GIVEN RECORDS
= = = =

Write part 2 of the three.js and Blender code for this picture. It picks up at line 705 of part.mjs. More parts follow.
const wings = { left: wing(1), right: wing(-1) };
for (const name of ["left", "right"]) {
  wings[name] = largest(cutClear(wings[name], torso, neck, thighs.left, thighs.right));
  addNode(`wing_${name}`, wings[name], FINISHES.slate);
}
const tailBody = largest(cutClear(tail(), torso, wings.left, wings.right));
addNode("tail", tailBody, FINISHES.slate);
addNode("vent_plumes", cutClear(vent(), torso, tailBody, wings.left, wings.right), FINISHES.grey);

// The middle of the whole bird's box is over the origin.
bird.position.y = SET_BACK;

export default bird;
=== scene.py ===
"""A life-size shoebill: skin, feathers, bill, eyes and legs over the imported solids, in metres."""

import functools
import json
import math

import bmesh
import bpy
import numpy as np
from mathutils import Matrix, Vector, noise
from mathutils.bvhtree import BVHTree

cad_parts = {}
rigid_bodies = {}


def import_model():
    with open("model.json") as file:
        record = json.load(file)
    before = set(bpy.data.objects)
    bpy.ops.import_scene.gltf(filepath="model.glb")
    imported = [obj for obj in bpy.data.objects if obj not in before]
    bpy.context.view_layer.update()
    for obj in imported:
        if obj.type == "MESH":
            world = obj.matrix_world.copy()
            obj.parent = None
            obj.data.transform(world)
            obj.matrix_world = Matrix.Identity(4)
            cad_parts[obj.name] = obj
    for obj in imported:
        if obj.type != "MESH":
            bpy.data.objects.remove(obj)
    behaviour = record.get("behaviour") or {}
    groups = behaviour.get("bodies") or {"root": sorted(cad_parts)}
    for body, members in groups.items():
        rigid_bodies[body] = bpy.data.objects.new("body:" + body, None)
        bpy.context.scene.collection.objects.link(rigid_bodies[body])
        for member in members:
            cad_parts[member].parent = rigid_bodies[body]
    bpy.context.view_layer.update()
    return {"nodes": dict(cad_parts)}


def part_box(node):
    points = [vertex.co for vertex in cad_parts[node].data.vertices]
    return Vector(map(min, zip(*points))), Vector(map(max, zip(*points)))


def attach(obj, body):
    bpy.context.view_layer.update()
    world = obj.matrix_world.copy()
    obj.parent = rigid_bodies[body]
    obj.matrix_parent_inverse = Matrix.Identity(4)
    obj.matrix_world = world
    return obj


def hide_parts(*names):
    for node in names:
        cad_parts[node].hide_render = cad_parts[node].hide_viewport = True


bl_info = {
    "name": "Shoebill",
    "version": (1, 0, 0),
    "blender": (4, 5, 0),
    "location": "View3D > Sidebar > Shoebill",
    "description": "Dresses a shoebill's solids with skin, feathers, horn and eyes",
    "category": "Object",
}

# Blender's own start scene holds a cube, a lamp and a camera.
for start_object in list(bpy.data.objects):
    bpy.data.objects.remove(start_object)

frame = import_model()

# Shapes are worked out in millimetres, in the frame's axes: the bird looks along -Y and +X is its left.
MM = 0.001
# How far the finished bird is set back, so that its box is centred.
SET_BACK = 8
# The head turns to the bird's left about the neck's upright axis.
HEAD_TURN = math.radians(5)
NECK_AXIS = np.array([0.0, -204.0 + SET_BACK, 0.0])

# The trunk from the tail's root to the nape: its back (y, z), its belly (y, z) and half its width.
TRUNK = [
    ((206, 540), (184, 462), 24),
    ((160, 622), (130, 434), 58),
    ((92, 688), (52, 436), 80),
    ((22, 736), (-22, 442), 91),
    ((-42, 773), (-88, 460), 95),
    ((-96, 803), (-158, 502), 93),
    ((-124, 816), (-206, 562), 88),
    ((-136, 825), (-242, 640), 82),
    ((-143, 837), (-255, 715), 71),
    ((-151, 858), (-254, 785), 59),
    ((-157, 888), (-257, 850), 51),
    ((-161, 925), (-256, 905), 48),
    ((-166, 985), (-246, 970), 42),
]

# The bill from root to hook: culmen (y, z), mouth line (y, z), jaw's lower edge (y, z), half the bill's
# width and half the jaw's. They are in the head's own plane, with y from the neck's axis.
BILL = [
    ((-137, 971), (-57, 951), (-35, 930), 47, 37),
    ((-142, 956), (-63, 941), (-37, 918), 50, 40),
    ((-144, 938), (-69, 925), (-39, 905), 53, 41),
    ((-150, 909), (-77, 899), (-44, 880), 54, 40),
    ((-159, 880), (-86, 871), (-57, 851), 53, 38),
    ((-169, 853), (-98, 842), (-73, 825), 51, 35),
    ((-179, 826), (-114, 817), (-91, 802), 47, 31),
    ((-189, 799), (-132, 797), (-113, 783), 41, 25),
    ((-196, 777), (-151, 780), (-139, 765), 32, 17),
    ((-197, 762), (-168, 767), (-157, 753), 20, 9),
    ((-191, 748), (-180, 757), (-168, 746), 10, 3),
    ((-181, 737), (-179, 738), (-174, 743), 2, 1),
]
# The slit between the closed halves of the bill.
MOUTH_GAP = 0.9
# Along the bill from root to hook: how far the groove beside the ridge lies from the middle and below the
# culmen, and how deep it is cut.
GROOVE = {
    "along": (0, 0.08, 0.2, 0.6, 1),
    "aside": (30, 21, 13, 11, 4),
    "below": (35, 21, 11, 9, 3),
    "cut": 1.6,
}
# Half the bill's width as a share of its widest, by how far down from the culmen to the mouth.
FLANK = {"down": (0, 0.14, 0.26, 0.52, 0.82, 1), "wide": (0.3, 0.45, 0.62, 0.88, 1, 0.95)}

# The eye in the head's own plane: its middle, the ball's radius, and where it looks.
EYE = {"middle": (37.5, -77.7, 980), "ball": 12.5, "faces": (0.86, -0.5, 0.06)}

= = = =

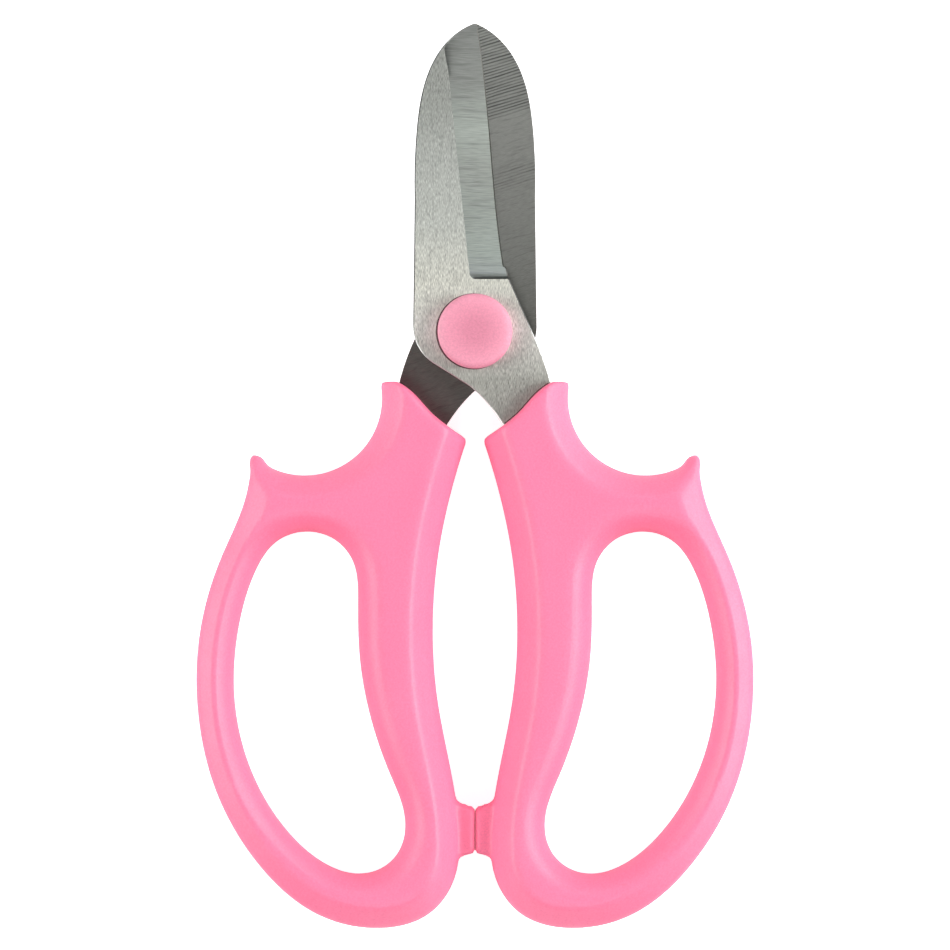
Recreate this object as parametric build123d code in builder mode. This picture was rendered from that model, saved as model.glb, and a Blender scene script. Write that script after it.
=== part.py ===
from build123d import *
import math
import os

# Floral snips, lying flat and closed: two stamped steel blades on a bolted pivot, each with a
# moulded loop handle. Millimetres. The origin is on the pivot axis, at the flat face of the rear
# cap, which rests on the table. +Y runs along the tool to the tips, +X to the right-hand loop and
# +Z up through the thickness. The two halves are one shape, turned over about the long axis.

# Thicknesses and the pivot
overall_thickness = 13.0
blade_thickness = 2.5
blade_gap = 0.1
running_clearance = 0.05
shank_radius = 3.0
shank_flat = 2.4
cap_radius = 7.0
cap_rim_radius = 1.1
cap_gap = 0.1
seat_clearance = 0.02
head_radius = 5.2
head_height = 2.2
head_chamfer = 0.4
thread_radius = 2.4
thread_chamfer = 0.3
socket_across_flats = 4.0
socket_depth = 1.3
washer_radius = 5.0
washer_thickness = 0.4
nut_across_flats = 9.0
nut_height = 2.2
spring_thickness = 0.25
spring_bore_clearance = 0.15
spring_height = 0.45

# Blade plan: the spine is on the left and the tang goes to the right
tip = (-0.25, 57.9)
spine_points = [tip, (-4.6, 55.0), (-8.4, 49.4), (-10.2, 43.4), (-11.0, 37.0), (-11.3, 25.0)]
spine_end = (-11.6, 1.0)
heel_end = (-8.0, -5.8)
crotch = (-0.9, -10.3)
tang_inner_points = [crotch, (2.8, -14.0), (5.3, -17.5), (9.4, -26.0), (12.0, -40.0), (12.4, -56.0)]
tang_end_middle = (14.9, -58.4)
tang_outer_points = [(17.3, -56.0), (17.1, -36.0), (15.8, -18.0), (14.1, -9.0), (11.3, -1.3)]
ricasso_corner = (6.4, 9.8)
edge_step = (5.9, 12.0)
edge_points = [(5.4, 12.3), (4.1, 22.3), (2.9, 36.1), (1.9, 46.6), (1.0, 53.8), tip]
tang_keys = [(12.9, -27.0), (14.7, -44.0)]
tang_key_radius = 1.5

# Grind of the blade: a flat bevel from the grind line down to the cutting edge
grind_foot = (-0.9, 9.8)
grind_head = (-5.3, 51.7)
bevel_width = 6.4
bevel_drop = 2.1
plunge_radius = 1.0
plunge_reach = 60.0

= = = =

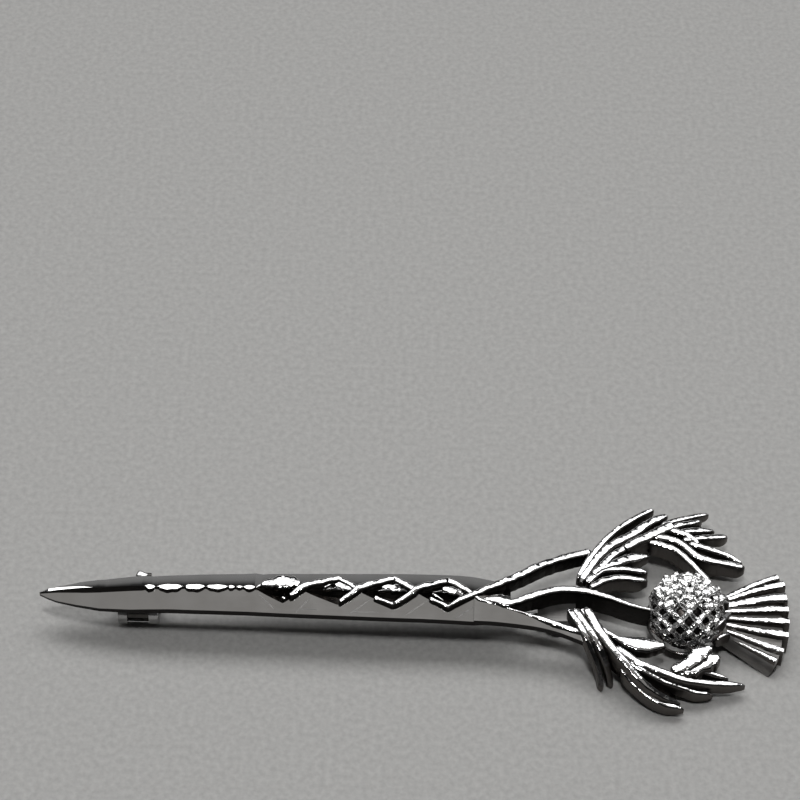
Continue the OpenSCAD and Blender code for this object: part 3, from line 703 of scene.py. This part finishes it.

= = = =

The lines to extract from the data above begin with the line containing "over the origin." and end with the line containing "for body, members". Extract them exactly, including both.

FINISHED ANSWER
// The middle of the whole bird's box is over the origin.
bird.position.y = SET_BACK;

export default bird;
=== scene.py ===
"""A life-size shoebill: skin, feathers, bill, eyes and legs over the imported solids, in metres."""

import functools
import json
import math

import bmesh
import bpy
import numpy as np
from mathutils import Matrix, Vector, noise
from mathutils.bvhtree import BVHTree

cad_parts = {}
rigid_bodies = {}


def import_model():
    with open("model.json") as file:
        record = json.load(file)
    before = set(bpy.data.objects)
    bpy.ops.import_scene.gltf(filepath="model.glb")
    imported = [obj for obj in bpy.data.objects if obj not in before]
    bpy.context.view_layer.update()
    for obj in imported:
        if obj.type == "MESH":
            world = obj.matrix_world.copy()
            obj.parent = None
            obj.data.transform(world)
            obj.matrix_world = Matrix.Identity(4)
            cad_parts[obj.name] = obj
    for obj in imported:
        if obj.type != "MESH":
            bpy.data.objects.remove(obj)
    behaviour = record.get("behaviour") or {}
    groups = behaviour.get("bodies") or {"root": sorted(cad_parts)}
    for body, members in groups.items():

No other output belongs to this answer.